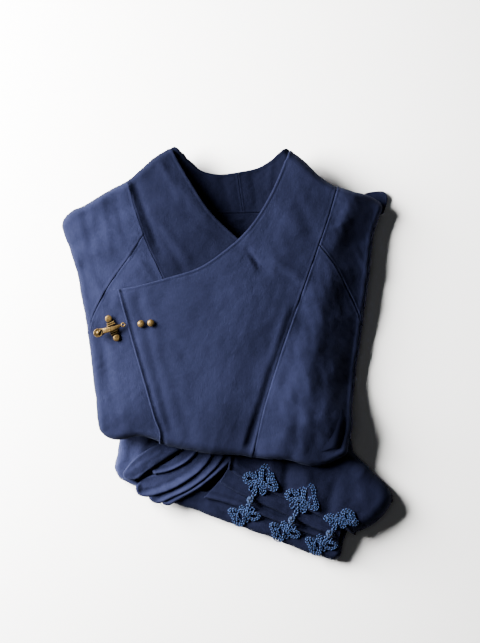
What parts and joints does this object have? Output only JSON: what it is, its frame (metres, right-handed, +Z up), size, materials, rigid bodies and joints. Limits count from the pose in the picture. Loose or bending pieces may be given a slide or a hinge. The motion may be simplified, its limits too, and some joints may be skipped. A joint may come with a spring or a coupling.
{
  "type": "folded hanfu jacket and skirt",
  "caption": "Wrap-front wool jacket with grown-on stand collar, brass clasp and studs, folded flat on its folded skirt with sash and butterfly frogs.",
  "frame": {"origin": "on the floor under the middle of the whole folded garment's box", "axes": "+X to the viewer's right across the shoulders, +Y up to the collar, +Z up from the surface it lies on"},
  "size_m": [0.462, 0.5804, 0.0565],
  "materials": {
    "wool": "brushed wool, matt with a soft nap",
    "skirt_wool": "brushed wool, matt with a soft nap",
    "wool_inside": "matt wool, inner side",
    "frog_cord": "twisted cord, slight sheen",
    "aged_brass": "aged, worn bright on the high spots"
  },
  "bodies": {
    "root": {"front_wrap": "wool", "front_under": "wool", "side_front_left": "wool", "side_front_right": "wool", "sleeve_left": "wool", "sleeve_right": "wool", "back_shoulder_right": "wool", "skirt_side_left": "skirt_wool", "skirt_front_lower": "skirt_wool", "placket_fold_lower": "skirt_wool", "placket_fold_upper": "skirt_wool", "skirt_front_upper": "skirt_wool", "sash_end": "skirt_wool", "sash_inner": "skirt_wool", "sash_loop_1": "skirt_wool", "sash_loop_2": "skirt_wool", "sash_loop_3": "skirt_wool", "collar_back_left": "wool_inside", "collar_back_right": "wool_inside", "back_neck": "wool_inside", "body_core": "wool_inside", "skirt_core": "wool_inside", "frog_upper_1": "frog_cord", "frog_lower_1": "frog_cord", "frog_upper_2": "frog_cord", "frog_lower_2": "frog_cord", "frog_upper_3": "frog_cord", "frog_lower_3": "frog_cord", "frog_knot_1": "frog_cord", "frog_knot_2": "frog_cord", "frog_knot_3": "frog_cord", "clasp_base": "aged_brass", "clasp_lever": "aged_brass", "clasp_ring": "aged_brass", "stud_1": "aged_brass", "stud_2": "aged_brass"}
  },
  "joints": []
}
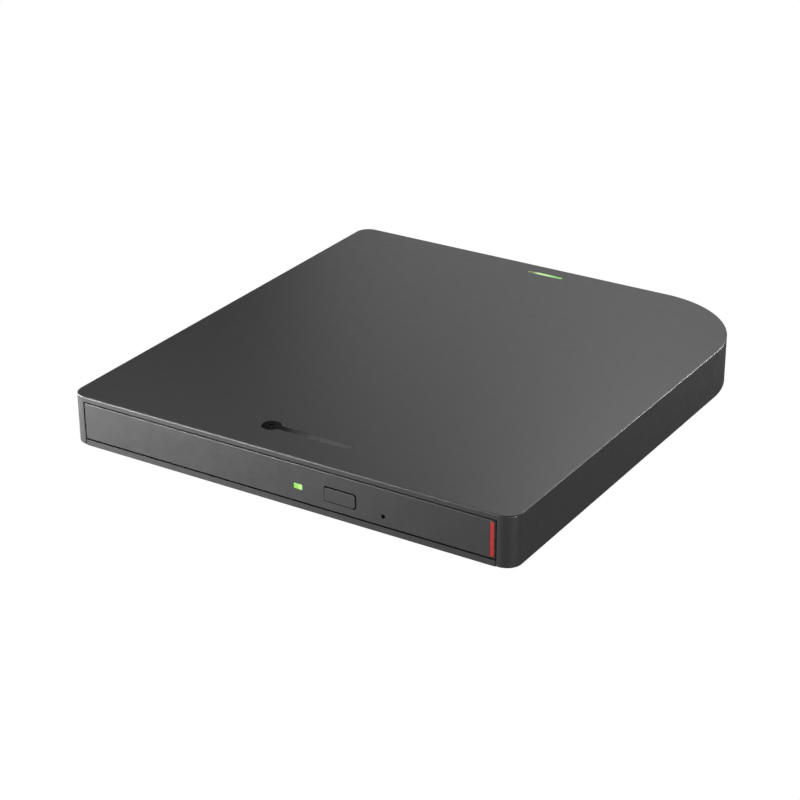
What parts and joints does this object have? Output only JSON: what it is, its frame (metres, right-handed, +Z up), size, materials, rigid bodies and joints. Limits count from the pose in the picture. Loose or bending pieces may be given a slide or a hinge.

** DIRECTIVE **
Please output the complete data exactly.

** TASK ANSWER **
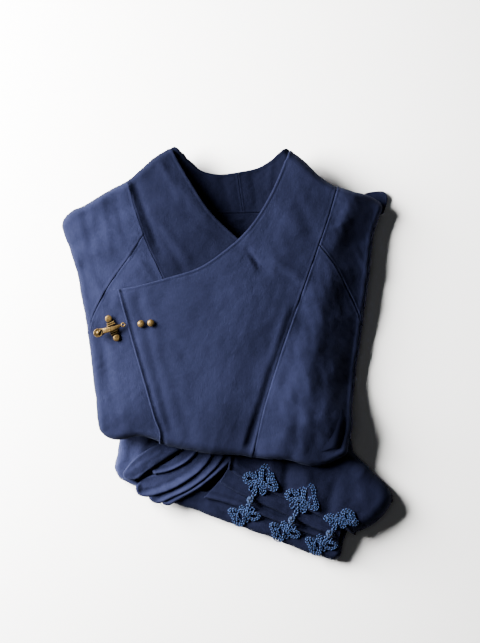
What parts and joints does this object have? Output only JSON: what it is, its frame (metres, right-handed, +Z up), size, materials, rigid bodies and joints. Limits count from the pose in the picture. Loose or bending pieces may be given a slide or a hinge. The motion may be simplified, its limits too, and some joints may be skipped. A joint may come with a spring or a coupling.
{
  "type": "folded hanfu jacket and skirt",
  "caption": "Wrap-front wool jacket with grown-on stand collar, brass clasp and studs, folded flat on its folded skirt with sash and butterfly frogs.",
  "frame": {"origin": "on the floor under the middle of the whole folded garment's box", "axes": "+X to the viewer's right across the shoulders, +Y up to the collar, +Z up from the surface it lies on"},
  "size_m": [0.462, 0.5804, 0.0565],
  "materials": {
    "wool": "brushed wool, matt with a soft nap",
    "skirt_wool": "brushed wool, matt with a soft nap",
    "wool_inside": "matt wool, inner side",
    "frog_cord": "twisted cord, slight sheen",
    "aged_brass": "aged, worn bright on the high spots"
  },
  "bodies": {
    "root": {"front_wrap": "wool", "front_under": "wool", "side_front_left": "wool", "side_front_right": "wool", "sleeve_left": "wool", "sleeve_right": "wool", "back_shoulder_right": "wool", "skirt_side_left": "skirt_wool", "skirt_front_lower": "skirt_wool", "placket_fold_lower": "skirt_wool", "placket_fold_upper": "skirt_wool", "skirt_front_upper": "skirt_wool", "sash_end": "skirt_wool", "sash_inner": "skirt_wool", "sash_loop_1": "skirt_wool", "sash_loop_2": "skirt_wool", "sash_loop_3": "skirt_wool", "collar_back_left": "wool_inside", "collar_back_right": "wool_inside", "back_neck": "wool_inside", "body_core": "wool_inside", "skirt_core": "wool_inside", "frog_upper_1": "frog_cord", "frog_lower_1": "frog_cord", "frog_upper_2": "frog_cord", "frog_lower_2": "frog_cord", "frog_upper_3": "frog_cord", "frog_lower_3": "frog_cord", "frog_knot_1": "frog_cord", "frog_knot_2": "frog_cord", "frog_knot_3": "frog_cord", "clasp_base": "aged_brass", "clasp_lever": "aged_brass", "clasp_ring": "aged_brass", "stud_1": "aged_brass", "stud_2": "aged_brass"}
  },
  "joints": []
}
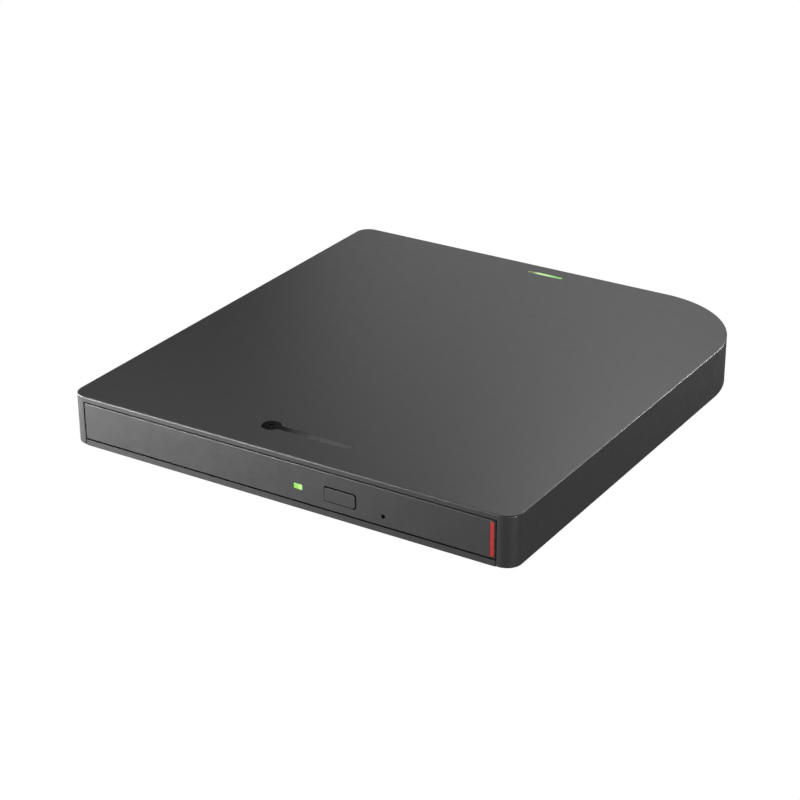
What parts and joints does this object have? Output only JSON: what it is, its frame (metres, right-handed, +Z up), size, materials, rigid bodies and joints. Limits count from the pose in the picture. Loose or bending pieces may be given a slide or a hinge.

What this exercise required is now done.